The Fondation Thalie highlights multidisciplinary artistic practices, emphasizing a dialogue between visual arts, craftsmanship and ecology. The exhibit Warché—meaning ‘worksite’ in Arabic—conveys a reflection on our relationship to time as we witness moments on Earth through architecture and visual arts.

It is rooted in the history of Beirut, continues in the sunken Roman city of Baiae, and Arabic geometrical architectures where we become witnesses to a world that is the future, the present, and the past. The exhibit is based in particular on the personal history of Lina Ghotmeh, an architect and Beirut native. She defines herself as a new kind of archaeologist: “searching through the past to write our future. Two contemporary artists are shown alongside her: Emilija Škarnulyté, Lithuanian, whose work is about the perception and historical influence of geological time, especially via major human conflicts, and Sara Ouhaddou, a French artist with Moroccan origins, whose work examines the history of construction and the loss of architectural identities. 
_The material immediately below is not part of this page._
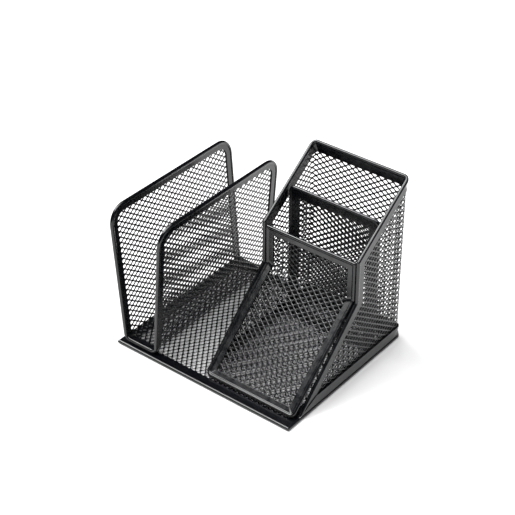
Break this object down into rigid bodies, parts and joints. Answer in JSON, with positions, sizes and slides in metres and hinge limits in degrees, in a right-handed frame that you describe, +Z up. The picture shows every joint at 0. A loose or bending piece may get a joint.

Lina Ghotmeh formulated her architecture career in relationship to Beirut. “After the war, there was an intense period of reconstruction. The city was gutted and destroyed and then rebuilt. It became a terrain beneath an open sky, bare and blank, yet at the same time its entire history was emerging: the Phoenician city, the Greco-Roman civilization, etc. It was destroyed and rebuilt seven times… I was attracted to the materials, the ground, and the history of the terrain. I began to think about architecture as a permanent relationship to history, and to the remains of the past and of the subsoil.

Here, the architect takes over the floor of the exhibition space, carpeting it with locally sourced bricks—demonstrating her commitment to this organically sourced material and to earthen architecture, an ancient tradition in nearby Middle Eastern countries and the Mediterranean region.
Emilija Škarnulyté appears alongside as an intermediary between nature and technology, or between human/non-human creators. The immersive sound and video landscape “Sunken Cities” confronts abandoned buildings wrapped up in myths and marked by decadence, with a mermaid figure playing the role of confronting myth. Her work explores sunken cities with a retro-futuristic view of our planet, a perspective of a time not yet come to pass in which the human race has perhaps disappeared and where nature has taken over. Škarnulyté explains this as “the ruins of human activity seen from a distant future.”

In a constant dialogue between tradition and modernity, Sara Ouhaddou recovers illustrated plans of Islamic geometry and deconstructs them in order to create new shapes: a geometrical alphabet. 

In this process, she is inspired by architecture, written Arabic, and Berber symbols of craftsmanship; she unveils a new series of collages created from images of fragments of sky. Here, archaeology is ambivalently about disappearance/appearance, exalting the emergence of vestiges (whether fictive or real).  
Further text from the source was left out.